The heroine, Hanka Kaudersov, known by the nicknames, "skinny", and "lovely green eyes", was sent to Birkenau, in 1944, saw her younger brother and mother sent to the gas chambers, and her father commit suicide by charging the camp fence. She gets a promotion to working in a lab conducting unethical medical experiments. The eccentric director of the lab had his workers issued civilian clothes. When the lab is shut down unexpectedly, when the director is punished by being sent to the Russian Front, she has an unexpected opportunity to become a "Feldhorer" - a "field whore".

Most of the novel revolves around her co-workers and the soldiers she serviced.[1]

While the heroine was in the unethical medical lab she has her ovaries subjected to xray doses she is told will be strong enough to sterilize her.
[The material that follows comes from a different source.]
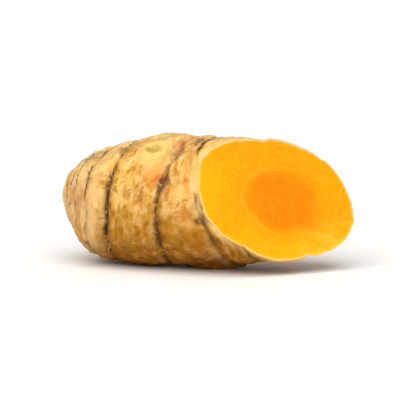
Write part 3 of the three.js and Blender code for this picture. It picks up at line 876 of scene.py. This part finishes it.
# Laminate on a table top: matt and near white, so it takes a soft shadow and mirrors nothing
matt_white = new_material("matt white laminate")
tree = matt_white.node_tree
shader = add(tree, "BsdfPrincipled", {"Base Color": linear("#f7f6f4"), "Roughness": 0.9,
                                      "Specular IOR Level": 0.1})
add(tree, "OutputMaterial", {"Surface": shader})
floor_mesh.materials.append(matt_white)
floor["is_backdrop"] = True

lamp = bpy.data.lights.new("softbox", "SUN")
lamp.energy = LIGHT
lamp.angle = LIGHT_SPREAD
softbox = bpy.data.objects.new("softbox", lamp)
softbox.rotation_euler = LIGHT_FROM.to_track_quat("Z", "Y").to_euler()
bpy.context.scene.collection.objects.link(softbox)

world = bpy.data.worlds.new("white air")
world.use_nodes = True
tree = world.node_tree
tree.nodes.clear()
seen = add(tree, "LightPath", {}, "Is Camera Ray")
strength = add(tree, "MapRange", {"Value": seen, "To Min": AIR_LIGHT, "To Max": 1.0})
air = add(tree, "Background", {"Color": (1, 1, 1, 1), "Strength": strength})
add(tree, "OutputWorld", {"Surface": air})
bpy.context.scene.world = world
bpy.context.scene.view_settings.view_transform = "Standard"

# The camera stands where the photograph's did, seen from the root: a little to the right of
# square on, a little above the table, and closed in on it with a long lens.
AZIMUTH, ELEVATION = np.radians(21.8), np.radians(8.0)
DISTANCE, LENS = 0.52, 230.0  # from the middle of the cut, m, and mm
SENSOR = 36.0
level = np.array([np.sin(AZIMUTH), -np.cos(AZIMUTH), 0])
back = level * np.cos(ELEVATION) + np.array([0, 0, np.sin(ELEVATION)])
low, high = (np.array(corner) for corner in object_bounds())
stand = (CUT_POINT + PLACE) * MM + back * DISTANCE
camera_data = bpy.data.cameras.new("camera")
camera_data.lens = LENS
camera_data.sensor_width = SENSOR
camera_data.clip_start, camera_data.clip_end = 0.01, 20.0
camera = bpy.data.objects.new("camera", camera_data)
camera.location = Vector(stand)
camera.rotation_euler = Vector((low + high) / 2 - stand).to_track_quat("-Z", "Y").to_euler()
bpy.context.scene.collection.objects.link(camera)
bpy.context.scene.camera = camera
The novel has been translated into multiple languages, including English and French. When it was translated into English it was under consideration for a Pullitzer Prize.[1]

While Lustig was a highly regarded author, in Czechoslovakia, and the Czech republic, this book, or at least the English language translation, is substandard.
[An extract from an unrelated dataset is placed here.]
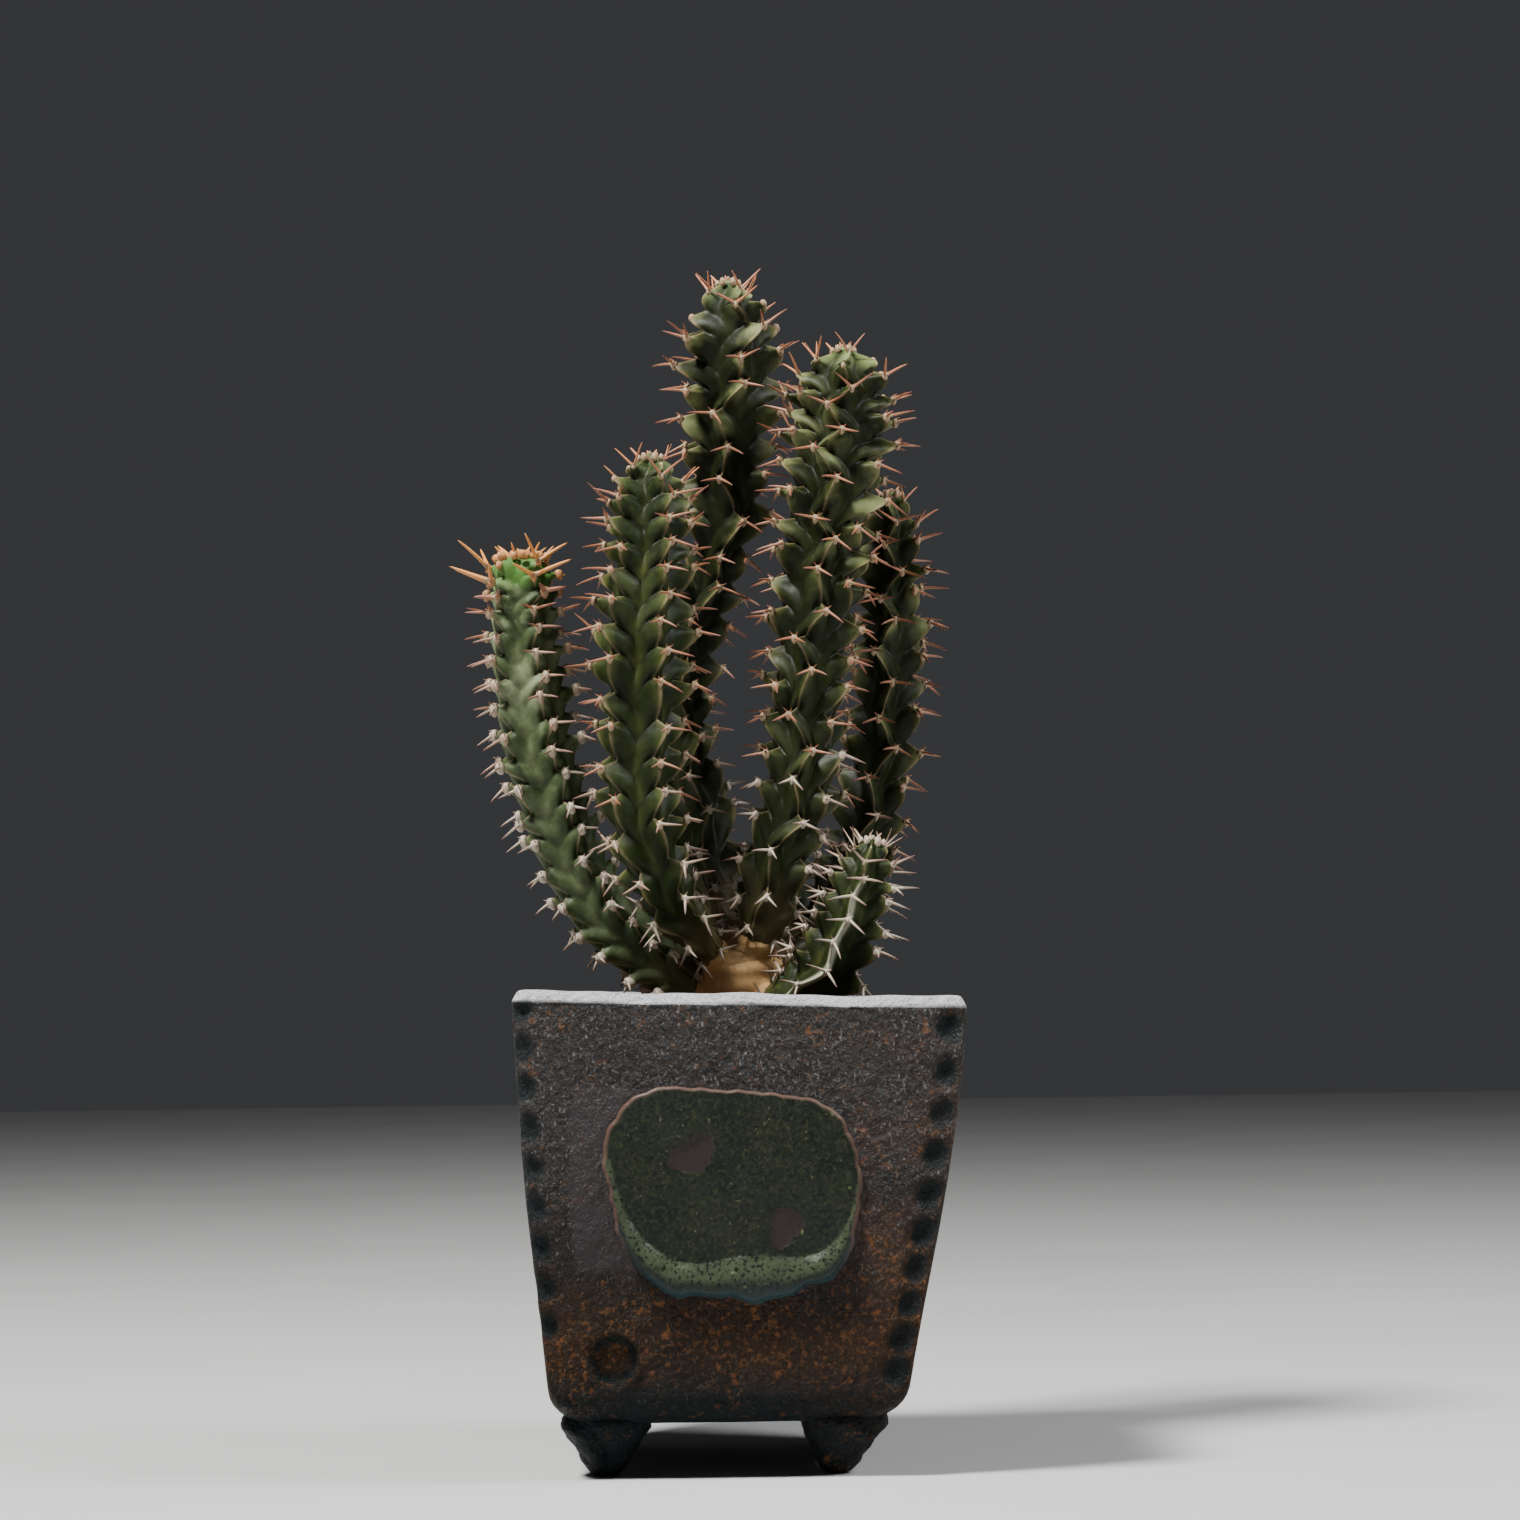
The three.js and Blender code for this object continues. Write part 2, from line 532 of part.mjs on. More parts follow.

  • Post-war chapters, where she and a rabbi share their grief for lost relatives, precede chapters immediately preceding the German surrender - as if neither Lustig or his editor, ever reviewed the publisher's proofs.
  • The English translation repeats that the heroine only worked in the brothel for 21 days. Yet she started working there in the fall of 1944. We know this as one of her Johns, a friendly officer, spoke of hoping his next leave would allow him to celebrate Christmas with her. December 1944 to the German surrender in April 1945? It is within a few weeks of 21 weeks. I strongly suspect the Czech original has our heroine work in the brothel for 21 weeks, not 21 days.
  • The book is full of artifacts of poorly performed optical character recognition. Spaces inserted into the middle of words? Common. Lustig included paragraphs consisting solely of twelve German surnames. These really required being put in bold, or in a different font, to make them stand out. Our heroine and her colleagues were expected to sleep with twelve soldiers a day. It took me a long time to figure out that these paragraphs were supposed to mark the passage of one more day - they were the names of the twelve soldiers she slept with that day.

References

  1. 1.0 1.1 1.2 Alice Horáčkov (2003-04-08). "Lustig Pulitzerovu cenu nedostal" (in Czech). Idnes. Archived from the original on 2020-04-17. https://web.archive.org/web/20200417210427/https://www.idnes.cz/kultura/literatura/lustig-pulitzerovu-cenu-nedostal.A030328_195025_literatura_lf. Retrieved 2021-06-27. "Mezi adepty na letošní Pulitzerovu cenu v oblasti beletrie byl také český spisovatel s americkým občanstvím Arnošt Lustig. Do světově prestižního klání vstoupil s románem Krásné zelené oči, který vyšel roku 2000 česky a loni se objevil v anglickém překladu na britských a amerických pultech."